- _GIVEN REQUEST_
Make an exact copy of the entries below.

- _INPUT ROWS_
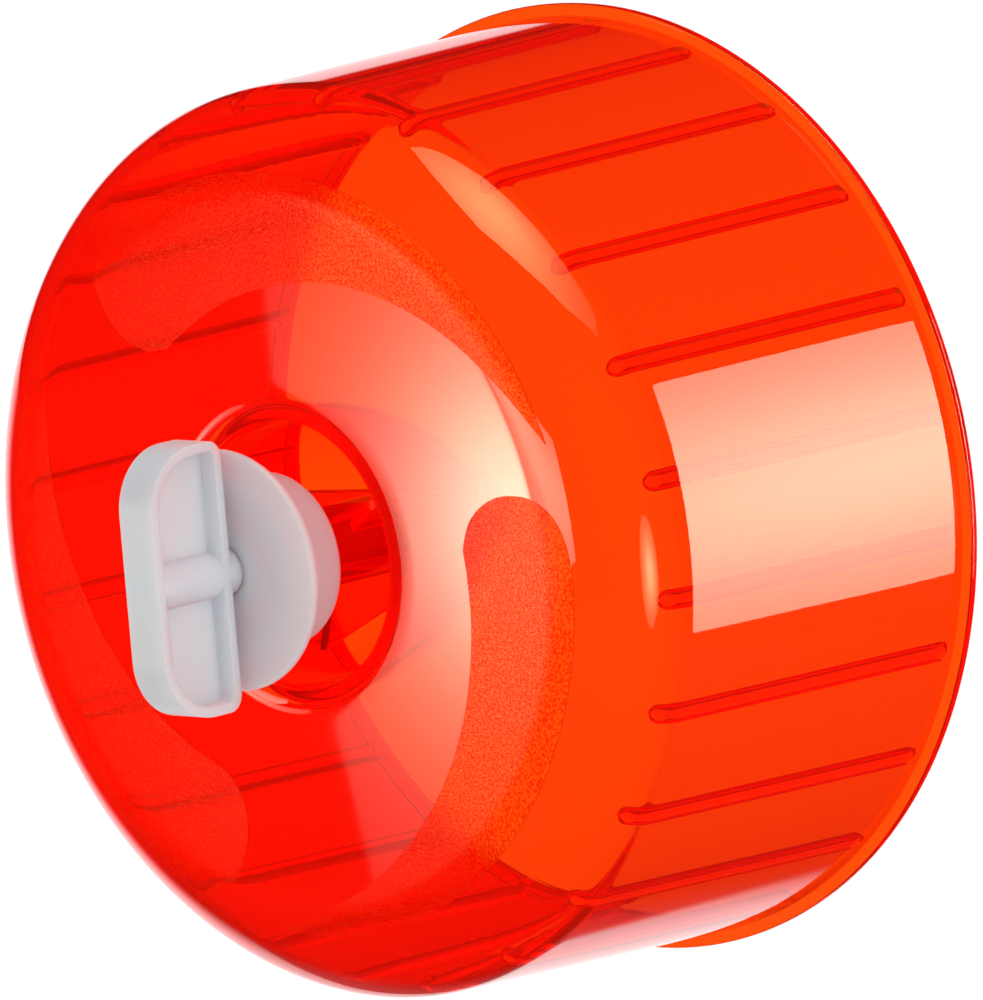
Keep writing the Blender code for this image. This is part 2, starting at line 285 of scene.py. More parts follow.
def add_piece(name: str, bm: Mesh, sharp: float = 38.0) -> Piece:
    """Make an object from a mesh, with smooth faces and sharp edges.

    Args:
        name: Name of the object.
        bm: The mesh, which is used up.
        sharp: Least angle of a sharp edge.

    Returns:
        The object.
    """
    bmesh.ops.recalc_face_normals(bm, faces=bm.faces)
    mesh = bpy.data.meshes.new(name)
    bm.to_mesh(mesh)
    bm.free()
    mesh.shade_smooth()
    mesh.set_sharp_from_angle(angle=math.radians(sharp))
    piece = bpy.data.objects.new(name, mesh)
    bpy.context.scene.collection.objects.link(piece)
    return piece


def combine(target: Piece, tool: Piece, merge: Merge) -> None:
    """Join, cut or trim a piece with a second shape, which is used up.

    Args:
        target: The piece that changes.
        tool: The second shape.
        merge: How it changes the piece.
    """
    modifier = target.modifiers.new(merge.name, "BOOLEAN")
    modifier.operation = merge.value
    modifier.solver = "EXACT"
    modifier.object = tool
    graph = bpy.context.evaluated_depsgraph_get()
    mesh = bpy.data.meshes.new_from_object(target.evaluated_get(graph))
    target.modifiers.clear()
    old = target.data
    target.data = mesh
    bpy.data.meshes.remove(old)
    mesh.name = target.name
    bpy.data.objects.remove(tool)


def settle(piece: Piece, finish: Finish, replaced: str, body: Body, slot: Slot) -> Piece:
    """Dress a finished piece and tie it to the frame.

    The drum's skin doesn't mirror the white pieces, as in the photograph.

    Args:
        piece: The piece.
        finish: Its material.
        replaced: Name of the node that it stands for.
        body: Body that it rides on.
        slot: Material slot that it takes its finish from.

    Returns:
        The piece.
    """
    piece.data.materials.clear()
    piece.data.materials.append(finish)
    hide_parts(replaced)
    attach(piece, body.value)
    piece.visible_glossy = slot is not Slot.WHITE
    return piece


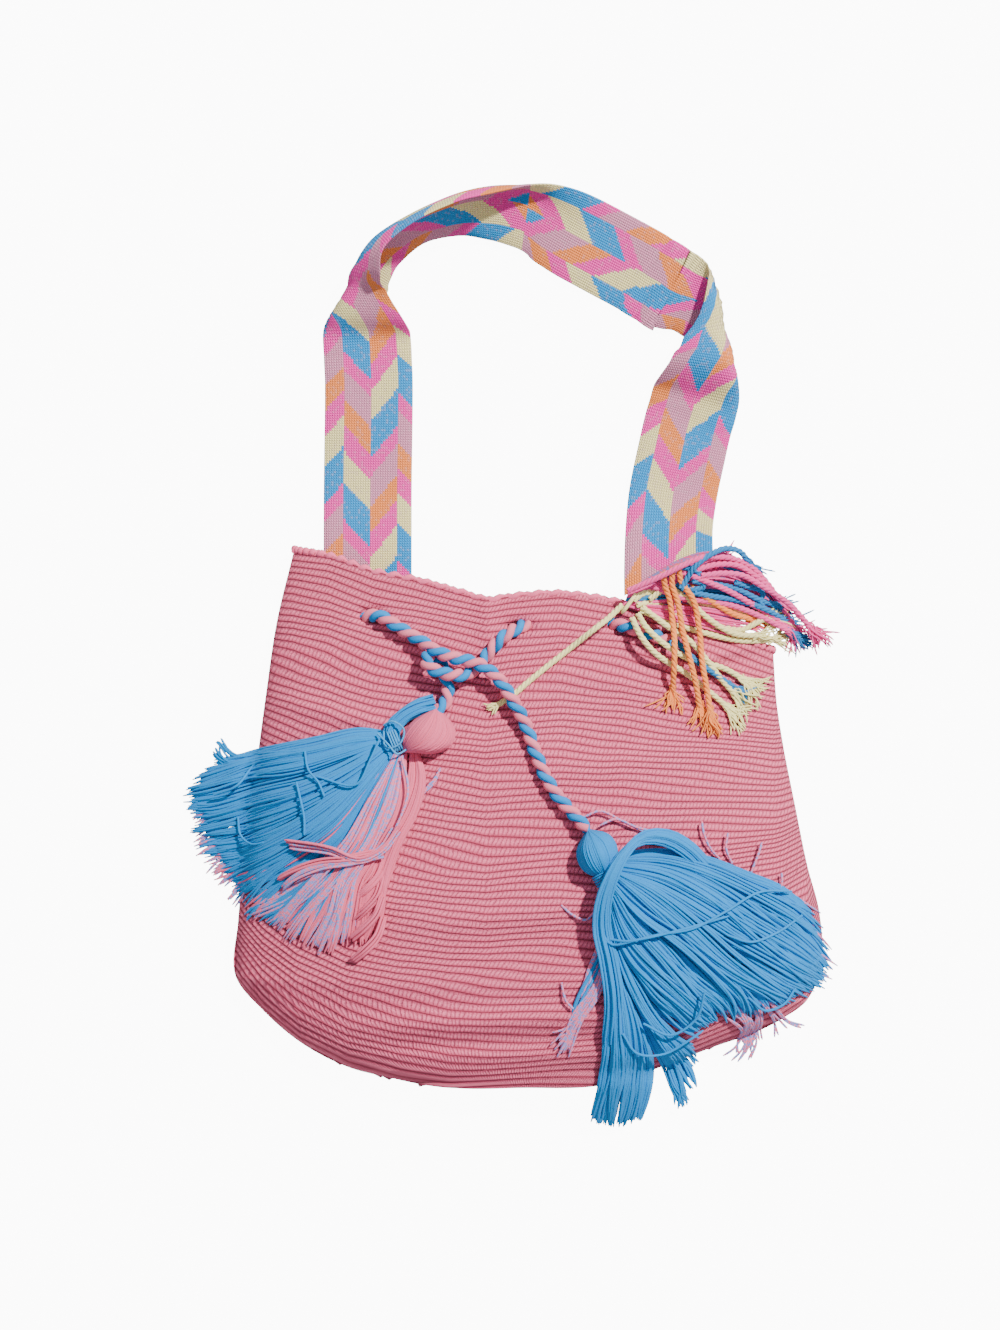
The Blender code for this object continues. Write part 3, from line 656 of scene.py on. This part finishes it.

- _RESULT OF THE EXERCISE_
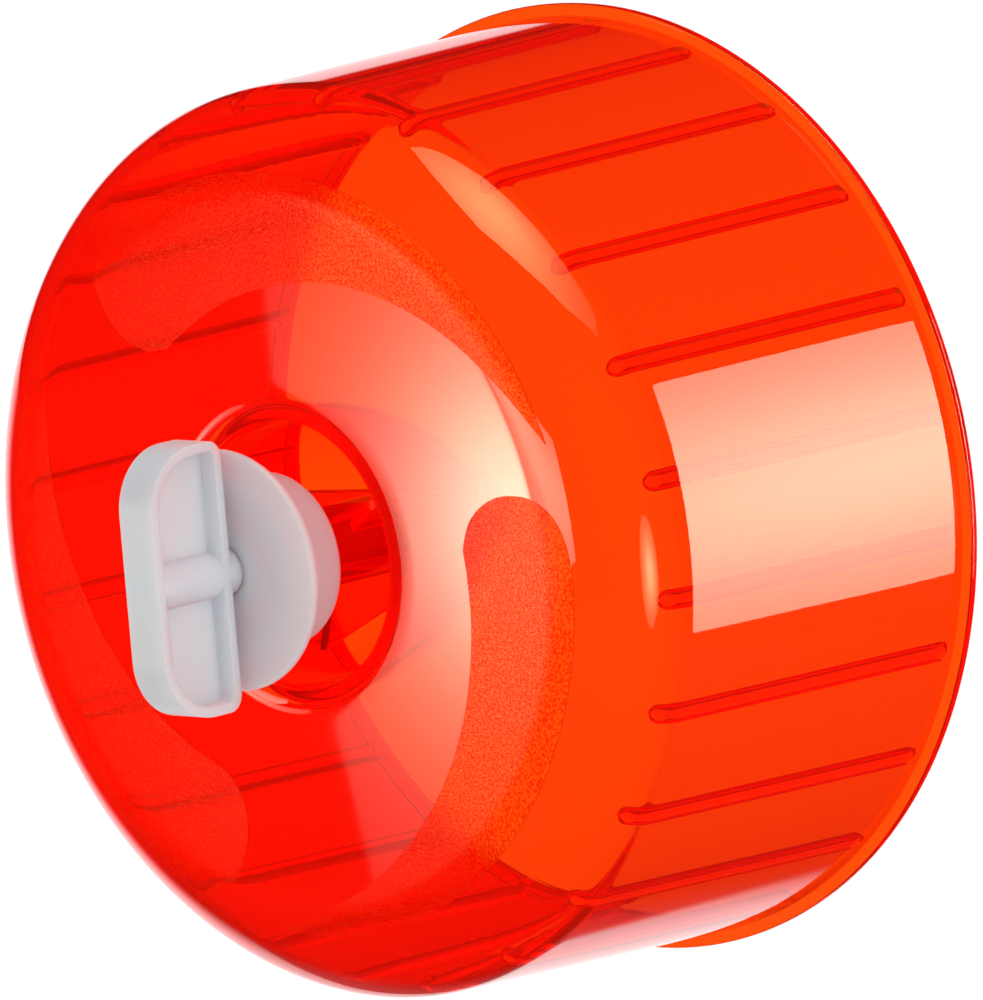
Keep writing the Blender code for this image. This is part 2, starting at line 285 of scene.py. More parts follow.
def add_piece(name: str, bm: Mesh, sharp: float = 38.0) -> Piece:
    """Make an object from a mesh, with smooth faces and sharp edges.

    Args:
        name: Name of the object.
        bm: The mesh, which is used up.
        sharp: Least angle of a sharp edge.

    Returns:
        The object.
    """
    bmesh.ops.recalc_face_normals(bm, faces=bm.faces)
    mesh = bpy.data.meshes.new(name)
    bm.to_mesh(mesh)
    bm.free()
    mesh.shade_smooth()
    mesh.set_sharp_from_angle(angle=math.radians(sharp))
    piece = bpy.data.objects.new(name, mesh)
    bpy.context.scene.collection.objects.link(piece)
    return piece


def combine(target: Piece, tool: Piece, merge: Merge) -> None:
    """Join, cut or trim a piece with a second shape, which is used up.

    Args:
        target: The piece that changes.
        tool: The second shape.
        merge: How it changes the piece.
    """
    modifier = target.modifiers.new(merge.name, "BOOLEAN")
    modifier.operation = merge.value
    modifier.solver = "EXACT"
    modifier.object = tool
    graph = bpy.context.evaluated_depsgraph_get()
    mesh = bpy.data.meshes.new_from_object(target.evaluated_get(graph))
    target.modifiers.clear()
    old = target.data
    target.data = mesh
    bpy.data.meshes.remove(old)
    mesh.name = target.name
    bpy.data.objects.remove(tool)


def settle(piece: Piece, finish: Finish, replaced: str, body: Body, slot: Slot) -> Piece:
    """Dress a finished piece and tie it to the frame.

    The drum's skin doesn't mirror the white pieces, as in the photograph.

    Args:
        piece: The piece.
        finish: Its material.
        replaced: Name of the node that it stands for.
        body: Body that it rides on.
        slot: Material slot that it takes its finish from.

    Returns:
        The piece.
    """
    piece.data.materials.clear()
    piece.data.materials.append(finish)
    hide_parts(replaced)
    attach(piece, body.value)
    piece.visible_glossy = slot is not Slot.WHITE
    return piece


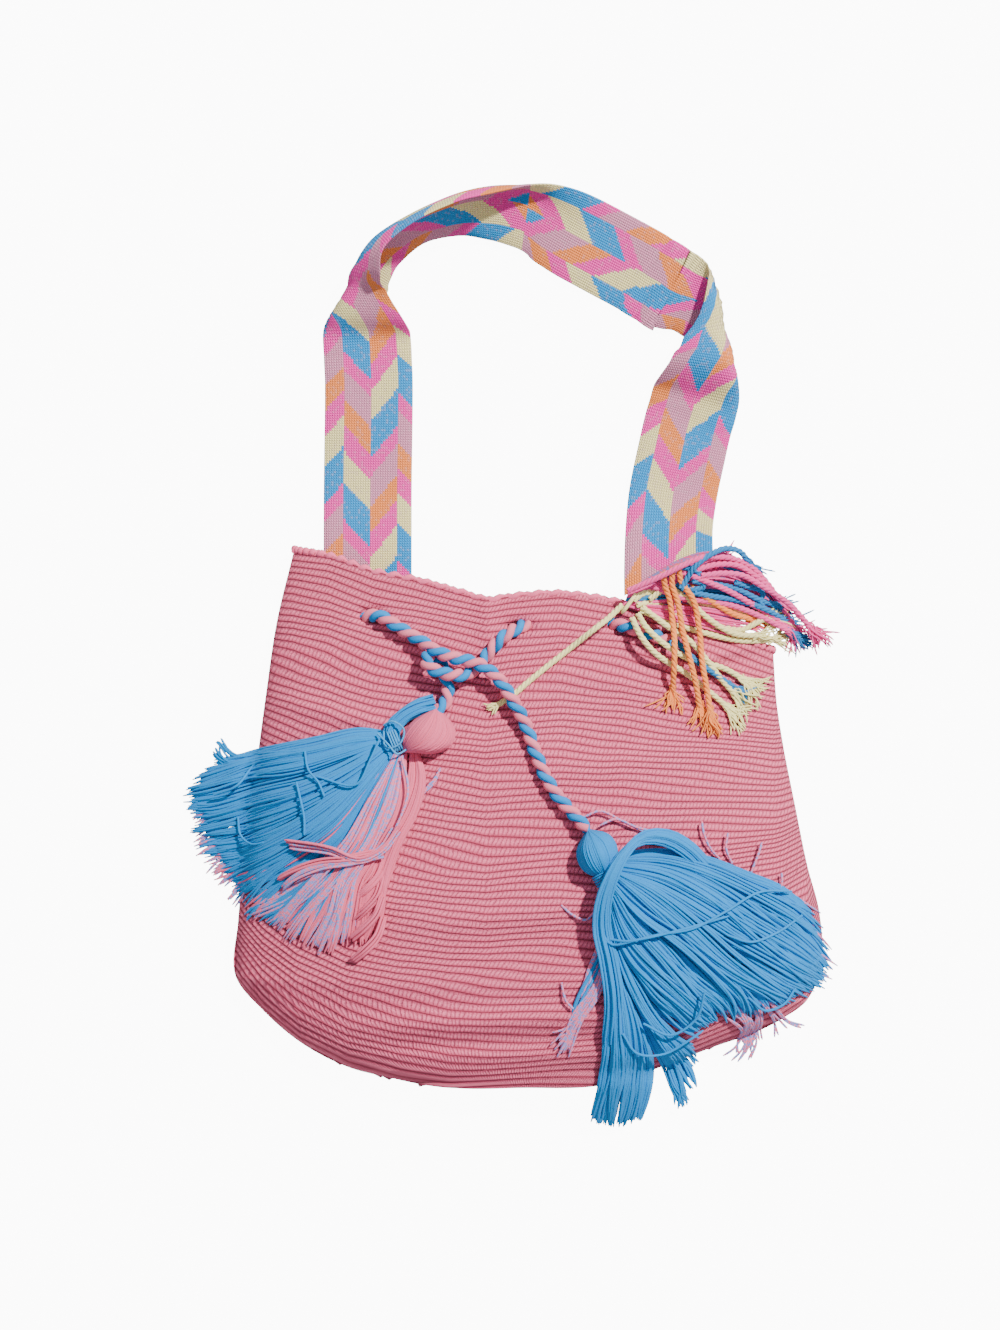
The Blender code for this object continues. Write part 3, from line 656 of scene.py on. This part finishes it.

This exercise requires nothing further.